>>>>>

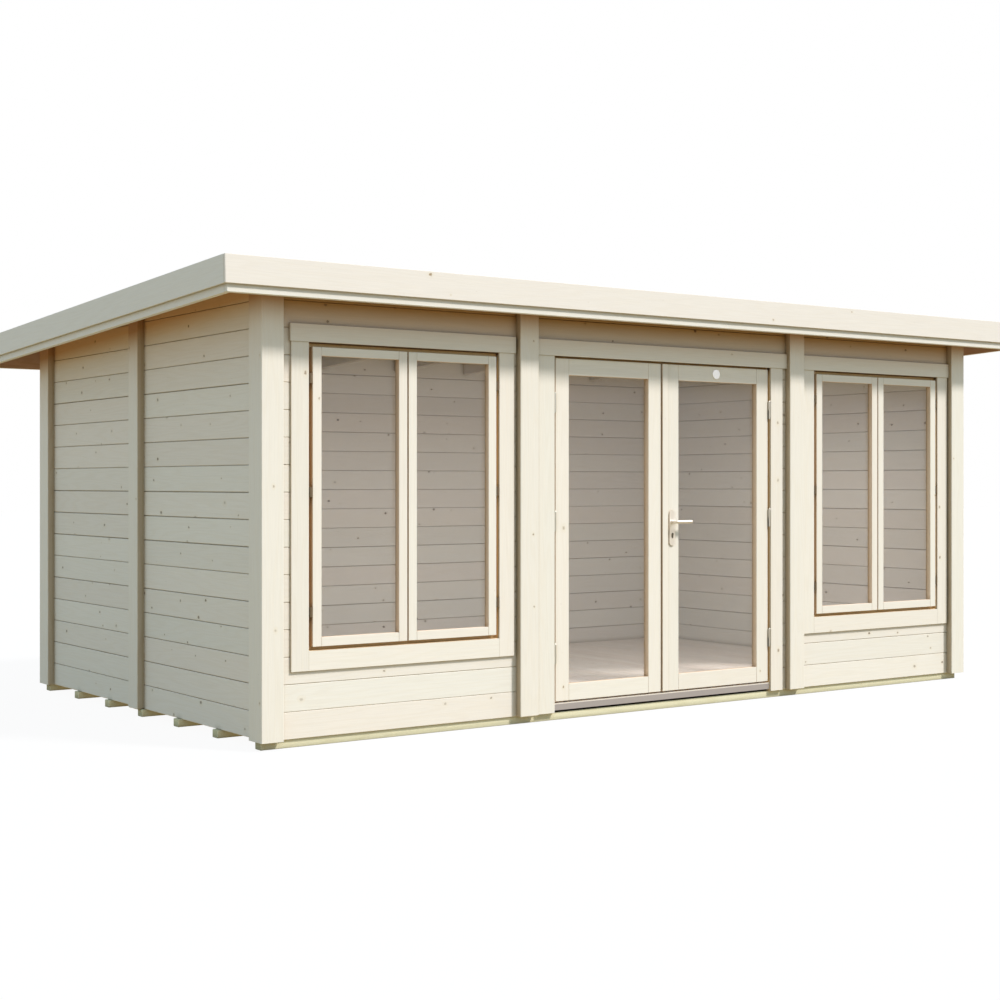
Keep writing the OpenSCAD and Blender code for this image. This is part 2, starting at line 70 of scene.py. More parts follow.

<<<<<
>>>>>

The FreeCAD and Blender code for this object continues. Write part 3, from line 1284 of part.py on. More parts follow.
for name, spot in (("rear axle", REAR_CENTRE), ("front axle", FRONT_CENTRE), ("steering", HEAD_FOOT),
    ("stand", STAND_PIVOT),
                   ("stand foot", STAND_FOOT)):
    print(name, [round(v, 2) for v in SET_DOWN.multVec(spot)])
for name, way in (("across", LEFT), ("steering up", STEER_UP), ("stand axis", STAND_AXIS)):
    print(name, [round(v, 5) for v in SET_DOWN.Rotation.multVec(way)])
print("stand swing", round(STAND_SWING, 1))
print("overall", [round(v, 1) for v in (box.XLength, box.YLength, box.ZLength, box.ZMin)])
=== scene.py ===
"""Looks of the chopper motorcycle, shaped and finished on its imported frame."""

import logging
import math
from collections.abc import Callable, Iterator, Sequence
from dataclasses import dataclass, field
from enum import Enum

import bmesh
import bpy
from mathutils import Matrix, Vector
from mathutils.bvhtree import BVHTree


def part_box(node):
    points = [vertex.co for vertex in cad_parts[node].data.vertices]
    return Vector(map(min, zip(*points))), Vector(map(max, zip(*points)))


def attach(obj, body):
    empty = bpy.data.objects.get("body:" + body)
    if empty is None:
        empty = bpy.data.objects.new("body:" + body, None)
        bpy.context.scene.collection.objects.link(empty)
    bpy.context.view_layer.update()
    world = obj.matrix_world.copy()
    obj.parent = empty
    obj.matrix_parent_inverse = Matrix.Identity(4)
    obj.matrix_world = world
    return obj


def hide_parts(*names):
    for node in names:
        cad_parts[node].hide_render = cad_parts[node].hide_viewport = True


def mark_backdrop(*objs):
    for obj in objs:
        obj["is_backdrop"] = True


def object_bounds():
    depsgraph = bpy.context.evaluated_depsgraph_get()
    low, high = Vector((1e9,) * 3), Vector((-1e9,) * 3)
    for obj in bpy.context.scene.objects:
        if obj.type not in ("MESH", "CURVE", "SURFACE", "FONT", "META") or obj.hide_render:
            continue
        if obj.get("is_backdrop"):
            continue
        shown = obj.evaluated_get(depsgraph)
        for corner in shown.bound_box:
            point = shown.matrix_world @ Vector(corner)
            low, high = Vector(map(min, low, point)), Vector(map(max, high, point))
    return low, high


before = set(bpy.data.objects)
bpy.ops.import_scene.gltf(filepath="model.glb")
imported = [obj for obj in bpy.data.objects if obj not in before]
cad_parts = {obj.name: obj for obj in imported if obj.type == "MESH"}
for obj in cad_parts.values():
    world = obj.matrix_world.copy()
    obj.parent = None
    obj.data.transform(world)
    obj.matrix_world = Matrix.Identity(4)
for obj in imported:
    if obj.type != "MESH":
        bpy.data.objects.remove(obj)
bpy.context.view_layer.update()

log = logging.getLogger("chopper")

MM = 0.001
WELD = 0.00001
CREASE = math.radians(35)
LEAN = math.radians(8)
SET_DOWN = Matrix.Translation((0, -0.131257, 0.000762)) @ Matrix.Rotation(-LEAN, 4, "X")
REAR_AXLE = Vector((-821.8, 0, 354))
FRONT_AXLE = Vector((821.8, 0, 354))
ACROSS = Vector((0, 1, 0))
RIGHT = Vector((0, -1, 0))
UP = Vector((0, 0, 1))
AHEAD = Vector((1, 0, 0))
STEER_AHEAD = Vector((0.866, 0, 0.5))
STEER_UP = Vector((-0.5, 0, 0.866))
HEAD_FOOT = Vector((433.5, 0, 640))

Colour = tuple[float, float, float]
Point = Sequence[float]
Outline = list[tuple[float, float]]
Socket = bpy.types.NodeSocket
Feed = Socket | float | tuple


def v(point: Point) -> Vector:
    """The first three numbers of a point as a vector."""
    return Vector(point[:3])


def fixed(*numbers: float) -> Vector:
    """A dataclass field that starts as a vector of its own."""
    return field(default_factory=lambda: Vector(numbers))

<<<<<

» Work to do:
Emit only the lines from the one containing "for name, way" through the one containing "if empty is", copied exactly.

» Result of this task:
for name, way in (("across", LEFT), ("steering up", STEER_UP), ("stand axis", STAND_AXIS)):
    print(name, [round(v, 5) for v in SET_DOWN.Rotation.multVec(way)])
print("stand swing", round(STAND_SWING, 1))
print("overall", [round(v, 1) for v in (box.XLength, box.YLength, box.ZLength, box.ZMin)])
=== scene.py ===
"""Looks of the chopper motorcycle, shaped and finished on its imported frame."""

import logging
import math
from collections.abc import Callable, Iterator, Sequence
from dataclasses import dataclass, field
from enum import Enum

import bmesh
import bpy
from mathutils import Matrix, Vector
from mathutils.bvhtree import BVHTree


def part_box(node):
    points = [vertex.co for vertex in cad_parts[node].data.vertices]
    return Vector(map(min, zip(*points))), Vector(map(max, zip(*points)))


def attach(obj, body):
    empty = bpy.data.objects.get("body:" + body)
    if empty is None:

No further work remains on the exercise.